All letters absolutely must be used (since even if you have one letter left it's no problem making a word from it).
You would not note words separately, you'd note them with spaces in between all in one go, meaning at the end of the round you could still choose from your selections in the normal fashion.
Contributed by Ben Wilson
Bluffdown
For each letters round (perhaps with auto-picked letters), only one of the two players declares a word, and additionally clicks a number to declare the length of their word to the other player, which they are free to lie about.
Based on tactical nuances as well as the quality of the selection, the non-declaring player has to specify whether the actual word the first player has gone for is shorter, spot on, or longer than the length declaration they made alongside.
If the guessing player gets it right, they get the points the word is worth (at flat scoring), if not then the declaring player gets the points.

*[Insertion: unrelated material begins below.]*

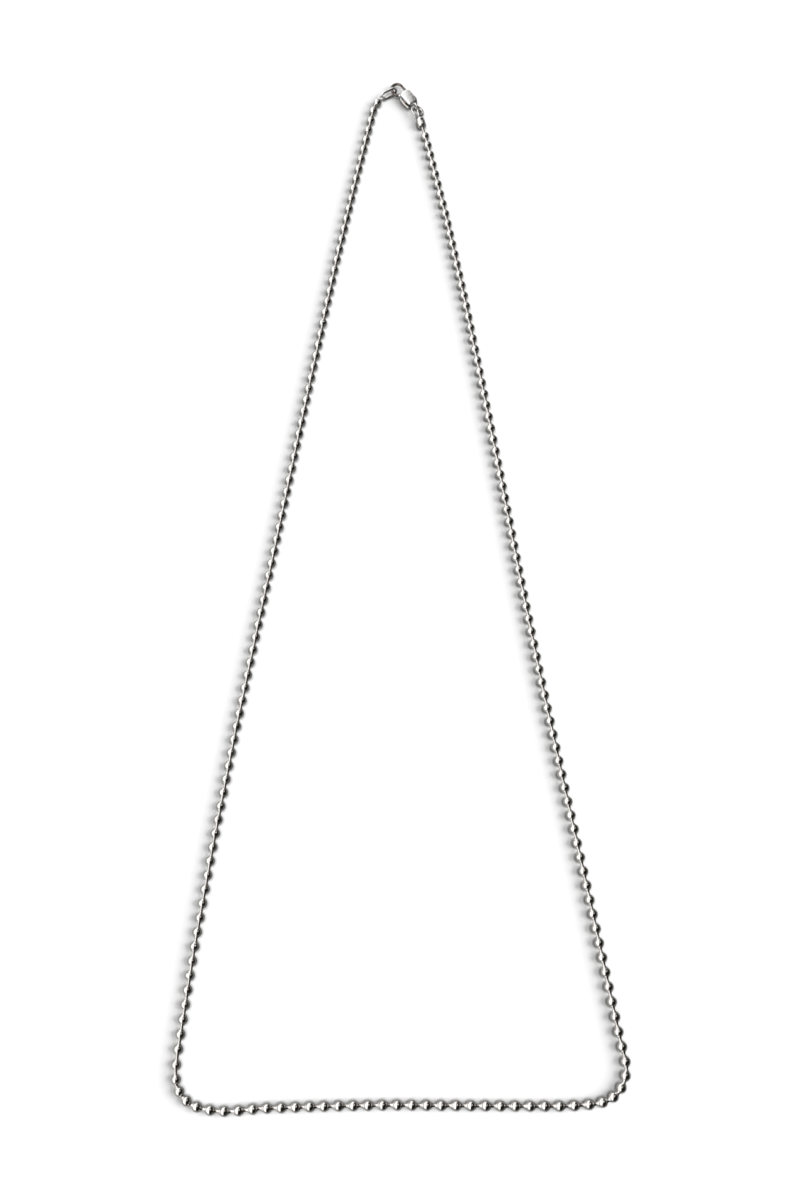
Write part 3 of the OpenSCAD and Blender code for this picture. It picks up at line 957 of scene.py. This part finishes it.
def make_clasp_lever():
    """The hub, the gate bar, the arm and the thumb crescent in one, and the pin's bore."""
    gate_low, gate_tip = gate_root.y - GATE_WIDTH, head_x - GATE_GAP
    gate = [
        (PIVOT.x, PIVOT.y - HUB_R), (gate_root.x, gate_low), (gate_tip, gate_low),
        (gate_tip, gate_root.y), gate_root, (PIVOT.x, PIVOT.y + HUB_R),
    ]
    arm = [
        (PIVOT.x - HUB_R, PIVOT.y), (PIVOT.x + HUB_R, PIVOT.y), (THUMB_ROOT[1], thumb_at.y),
        (THUMB_ROOT[0], thumb_at.y),
    ]
    outlines = (circle(PIVOT, HUB_R), gate, arm, thumb_outline())
    slabs = [slab(outline, LEVER_T / 2, LEVER_ROUND) for outline in outlines]
    part = fused(joined(slabs), LEVER_VOXEL, 3)
    part = cut(part, extruded(circle(PIVOT, PIN_R + PIN_PLAY), LEVER_T))
    # Its thumb crescent is bright and the rest is the dark metal, as painted shade
    piece(
        "clasp_thumb_lever", part, CLASP, LEVER_METAL, LEVER, "clasp_lever", 50,
        (DARK_TONE_AND_SHADE,), lever_shade,
    )


def make_clasp_pin():
    """The rivet, its head filed down level with the plate."""
    half = CLASP_T / 2 - RIVET_LOW
    side = [(half - RIVET_EDGE, PIN_R), (half, PIN_R - RIVET_EDGE), (half, 0)]
    profile = [(-x, r) for x, r in side[::-1]] + side
    part = moved(lathe(profile, 64, False), Matrix.Rotation(-math.pi / 2, 4, "Y"))
    part = moved(part, Matrix.Translation((PIVOT.x, PIVOT.y, 0)))
    piece("clasp_rivet", part, CLASP, SATIN, NECKLACE, "clasp_pin", 40)


# Stage, in metres: a pale floor and even light with soft shadows to the left. The metal mirrors its own
# surroundings: a broad white screen on the left and far ahead, a dark room on the right with one dim card
# in it, and a greyer floor that turns white at FAR_FLOOR

FLOOR_REACH = 3.0
MIRRORED_Z = 0.00001
FAR_FLOOR_Z = 0.00002
FAR_FLOOR = 0.1465
MIRRORED_TONE = (0.3, 0.3, 0.29)
DOME_R = 2.5
DOME_ROWS = 24
DOME_COLUMNS = 48
SCREEN = 1.35
SCREEN_TONE = (1.0, 0.99, 0.975)
SCREEN_EDGE = -0.1
SCREEN_SLANT = 0.08
ROOM_DARK = 0.016
ROOM_TONE = (1.0, 0.84, 0.7)
CARD = 0.75
FAR_SHARE = 0.8
# What each light adds to the floor, where 1 is white: the sky, a screen overhead and one low on the right
SKY_SHARE = 0.35
SUNS = [
    # name, share, height and side in degrees, spread in degrees
    ("overhead", 0.15, 78, 0, 40),
    ("right", 0.6, 33, 1, 45),
]


def staged(name, points, faces, material):
    mesh = bpy.data.meshes.new(name)
    mesh.from_pydata(points, [], faces)
    mesh.materials.append(material)
    thing = bpy.data.objects.new(name, mesh)
    bpy.context.scene.collection.objects.link(thing)
    return thing


def seen_in_reflections_only(thing):
    thing.visible_camera = False
    thing.visible_diffuse = False
    thing.visible_shadow = False
    thing.visible_transmission = False


def level_sheet(z, near=-FLOOR_REACH):
    """A level square, or the part of it that lies farther on than near."""
    far = FLOOR_REACH
    return [(-far, near, z), (far, near, z), (far, far, z), (-far, far, z)], [(0, 1, 2, 3)]


def plain_material(name, tone, rough, metallic):
    material, nodes, links, shader = new_material(name)
    shader.inputs["Base Color"].default_value = (*tone, 1)
    shader.inputs["Roughness"].default_value = rough
    shader.inputs["Metallic"].default_value = metallic
    return material


def make_floor():
    """The floor that is seen, and just over it the two that the metal reflects."""
    floor = staged("floor", *level_sheet(0.0), floor_material())
    floor.visible_glossy = False
    mirrored = plain_material("mirrored_floor", MIRRORED_TONE, rough=0.42, metallic=0.7)
    seen_in_reflections_only(staged("mirrored_floor", *level_sheet(MIRRORED_Z), mirrored))
    far = plain_material("far_floor", (FLOOR_TONE,) * 3, rough=FLOOR_ROUGH, metallic=0.0)
    seen_in_reflections_only(staged("far_floor", *level_sheet(FAR_FLOOR_Z, FAR_FLOOR), far))


def make_world():
    world = bpy.data.worlds.new("studio")
    world.use_nodes = True
    background = world.node_tree.nodes["Background"]
    background.inputs["Color"].default_value = (1, 1, 1, 1)
    background.inputs["Strength"].default_value = SKY_SHARE / FLOOR_TONE
    bpy.context.scene.world = world


def surroundings_material():
    """Light by the way that it comes from, each edge a share of the unit vector: X to the right, Y ahead
    and Z up."""
    material, nodes, links, shader = new_material("surroundings")
    coords = nodes.new("ShaderNodeTexCoord")
    unit = nodes.new("ShaderNodeVectorMath")
    unit.operation = "NORMALIZE"
    links.new(coords.outputs["Object"], unit.inputs[0])
    parts = nodes.new("ShaderNodeSeparateXYZ")
    links.new(unit.outputs["Vector"], parts.inputs["Vector"])
    x, y, z = (parts.outputs[axis] for axis in "XYZ")

    def maths(operation, *values):
        return calculate(nodes, links, operation, *values)

    def up(value, low, high):
        return step_at(nodes, links, value, low, high)

    def down(value, low, high):
        return step_down(nodes, links, value, low, high)

    from_edge = maths("MULTIPLY_ADD", y, -SCREEN_SLANT, maths("ADD", x, -SCREEN_EDGE))
    screen = maths("MULTIPLY", down(from_edge, -0.05, 0.05), up(z, 0.0, 0.3))
    far = maths("MULTIPLY", up(y, 0.74, 0.9), down(x, 0.1, 0.3))
    screen = maths("MAXIMUM", screen, maths("MULTIPLY", far, FAR_SHARE))
    out_along = maths("MULTIPLY", maths("ADD", x, y), math.sqrt(0.5))
    across = maths("ABSOLUTE", maths("MULTIPLY", maths("SUBTRACT", x, y), math.sqrt(0.5)))
    card = maths("MULTIPLY", up(out_along, 0.0, 0.15), down(out_along, 0.6, 0.8))
    card = maths("MULTIPLY", card, down(across, 0.1, 0.26))
    level = maths("MULTIPLY_ADD", card, CARD, maths("MULTIPLY_ADD", screen, SCREEN, ROOM_DARK))
    glow = nodes.new("ShaderNodeEmission")
    tone = mixed(nodes, links, maths("MAXIMUM", screen, card), ROOM_TONE, SCREEN_TONE)
    links.new(tone, glow.inputs["Color"])
    links.new(level, glow.inputs["Strength"])
    links.new(glow.outputs["Emission"], nodes["Material Output"].inputs["Surface"])
    return material


def make_surroundings():
    """A dome right round the necklace, from overhead to a little below the floor."""
    points = []
    for i in range(DOME_ROWS + 1):
        lift = math.pi / 2 * (1 - 1.1 * i / DOME_ROWS)
        reach, z = DOME_R * math.cos(lift), DOME_R * math.sin(lift)
        for k in range(DOME_COLUMNS):
            turn = 2 * math.pi * k / DOME_COLUMNS
            points.append((reach * math.cos(turn), reach * math.sin(turn), z))
    faces = []
    for low in range(0, DOME_ROWS * DOME_COLUMNS, DOME_COLUMNS):
        high = low + DOME_COLUMNS
        for k in range(DOME_COLUMNS):
            n = (k + 1) % DOME_COLUMNS
            faces.append((low + k, low + n, high + n, high + k))
    seen_in_reflections_only(staged("surroundings", points, faces, surroundings_material()))


def make_suns():
    """Soft lights that cast the shadows, left out of the reflections, which have their own screen."""
    for name, share, height, side, width in SUNS:
        data = bpy.data.lights.new(name, "SUN")
        height, side = math.radians(height), math.radians(side)
        data.energy = share * math.pi / math.sin(height) / FLOOR_TONE
        data.angle = math.radians(width)
        sun = bpy.data.objects.new(name, data)
        flat = math.cos(height)
        towards = Vector((flat * math.cos(side), flat * math.sin(side), math.sin(height)))
        sun.rotation_euler = towards.to_track_quat("Z", "Y").to_euler()
        sun.visible_glossy = False
        bpy.context.scene.collection.objects.link(sun)


make_camera()
make_balls()
make_rods()
make_end_loop()
make_oblong_link()
make_jump_ring()
make_end_cap()
make_clasp_body()
make_clasp_lever()
make_clasp_pin()
make_floor()
make_world()
make_surroundings()
make_suns()
bpy.context.scene.view_settings.view_transform = "Standard"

This would work far better for letters than for numbers, so should be a LA-format game.
Contributed by Mark James
Digitdown
More complicated numbers rounds, where you can use one of your numbers as a "to the power of" (if you have a 2 you can square, if you have a 3 you can cube etc.), you can use exponentials (so you could use your 4 as !4 = 24), and also that allows you to use fractional parts out of order, i.e. you can break up something like x3 /4 so you can still use x0.75 temporarily as long as the final result is a valid integer.
Contributed by Lesley Hines
Sequencedown
You pick a number of letters (perhaps 15) in the regular fashion, and have to find the longest word from the selection as the letters appear in order.
So from M A P E D T O R I G E A L O S you could declare MADRIGALS as the max, but GLAMORISED would not be valid as the letters are not in the right order.
Numbers doesn't translate well, but conundrums would - the 9 letter word is hidden, in the correct order of course, in the same number of letters with all the rogue ones added in.